Uraiannya sebagai berikut:
1-
Jika hutang tersebut sudah jatuh tempo, kemudian da’in menuntut kepada madin agar menyelesaikan hutangnya, maka madin berhak mendapatkan harta lain selain
yang diagunkan, dan harta tersebut digunakan untuk menyelesaikan hutang madin. Setelah itu, agunannya dilepaskan,
dan diserahkan kembali kepada pemiliknya. Namun, jika hartanya yang lain tidak
cukup, baik semuanya atau sebagiannya, maka pihak yang menggadaikan (madin) wajib menjual barang yang diagunkan (marhun) dengan izin orang yang mendapatkan
agunan (murtahin/da’in).
Lalu hutang kepada pihak yang mendapatkan agunan (murtahin/da’in) dibayar terlebih
dulu, sebelum yang lain, dengan uang yang yang didapatkan dari hasil penjualan.

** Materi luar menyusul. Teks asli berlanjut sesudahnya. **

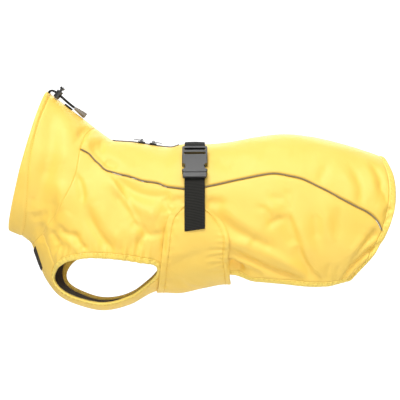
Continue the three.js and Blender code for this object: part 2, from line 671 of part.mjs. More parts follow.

Setelah itu, sisanya dikembalikan kepada pemiliknya.
2-
Berdasarkan penjelasan di atas jelas sekali, bahwa murtahin/da’in tidak boleh menguasai
barang agunan jika madin
tidak bisa menyelesaikan hutangnya. Demikian juga dia tidak boleh langsung
menjual agunan tersebut, tetapi harus melalui pengadilan. Pengadilanlah yang
bisa memaksa pihak yang menggadaikan (rahin/madin)
untuk menjual barang agunannya. Sebabnya, agunan tersebut tetap menjadi milik
pemiliknya, sebagaimana hadis di atas. Karena itu, dialah yang harus menjualnya
dan melunasi hutangnya dengan hasil jual tersebut. Jika tidak mau, maka
penguasa/hakim harus memaksa dia untuk menjual dan melunasi hutangnya.
Selebihnya, tetap harus dikembalikan kepada pemiliknya.